Apa solusi yang ditawarkan oleh Daniel? Satu hal, ia yakin bahwa sistem ini harus berubah dan membukakan kesempatan kepada lebih banyak orang, apapun kelasnya, untuk mengakses pendidikan dan diperlakukan setara dalam sistem ekonomi. Ia harus berubah sebelum mencapai tipping point; ia merujuk pada sejarah peradaban di mana berbagai sistem dengan ketimpangan sosial tinggi pada akhirnya kolaps menyusul penggulingan kekuasaan. Abad ke-21 mungkin sedikit berbeda karena satu hal, sebagaimana diilustrasikan oleh Daniel: orang-orang yang tersingkirkan dari sistem karena alasan di atas, kemudian dijejali narasi meritocracy (bahwa kegagalanmu adalah bagian dari ketidakmampuanmu untuk bersaing), hingga akhirnya masuk ke dalam keputusasaan dan kemarahan yang lebih dalam. Bara ini cukup ditiup oleh para demagogue untuk bertransformasi menjadi sebuah krisis sosial.

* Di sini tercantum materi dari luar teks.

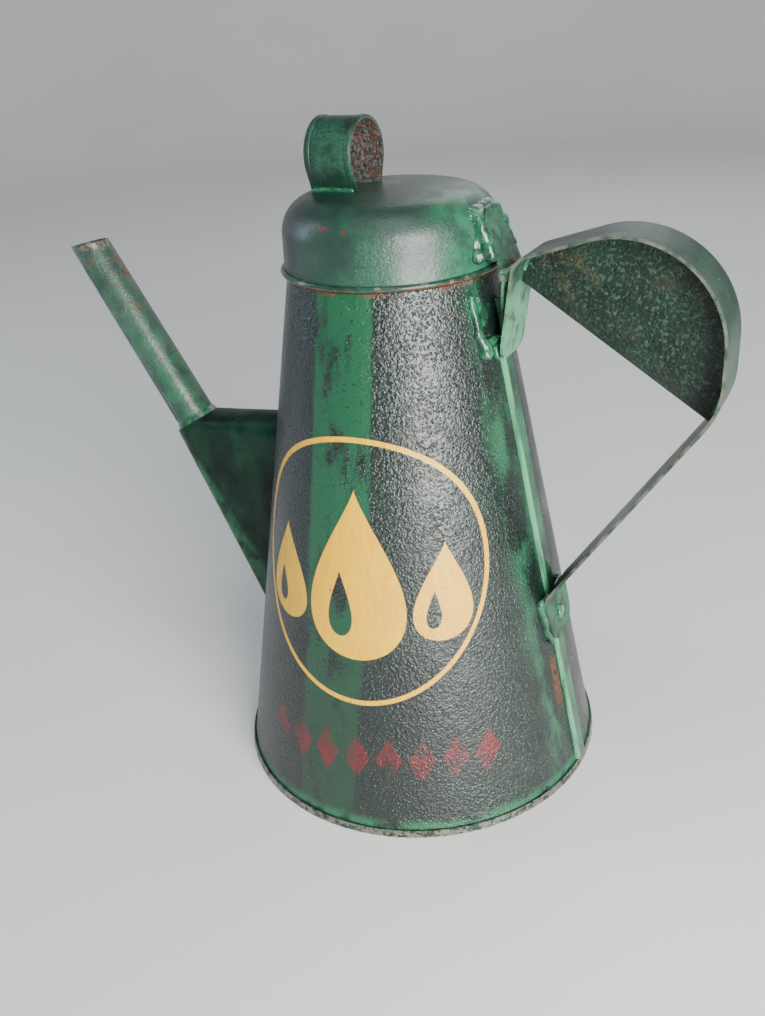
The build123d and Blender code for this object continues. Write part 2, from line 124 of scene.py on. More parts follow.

Pemerintah memiliki andil untuk memutus siklus ini. Saya bukan pakar pendidikan, tapi sepertinya masuk akal bahwa pendidikan, termasuk pendidikan tinggi, perlu dapat dijangkau oleh setiap orang apapun kelas sosialnya. Dalam mengkritik sistem pendidikan di AS (dan mungkin juga berlaku untuk Indonesia), Daniel mendorong kampus-kampus besar untuk meningkatkan jumlah kursi untuk mahasiswa dan berhenti membangun eksklusivitas. Pemerintah perlu menyusun cara untuk menjamin pemerataan kualitas sekolah-sekolah publik. Di berbagai sektor yang tidak sepenuhnya berhubungan dengan pasar, pemerintah harus mengurangi skema merit-based ini dan lebih berfokus pada pemenuhan kebutuhan dan hak-hak dasar (basic needs). Jadi, daripada memberikan subsidi untuk petani yang menunjukkan performa unggul, pemerintah mungkin bisa me-re-alokasikan anggaran untuk infrastruktur dasar dan fasilitas umum yang lebih baik. Atau, mungkin (sekali lagi, mungkin lho ya), pemerintah bisa memberikan bantuan sosial langsung bagi masyarakat ketimbang terjebak dengan sebatas memberikan skill set pencari kerja, yang nantinya akan semakin mendorong dunia kerja kita ke dalam pusaran meritocracy yang tak berujung.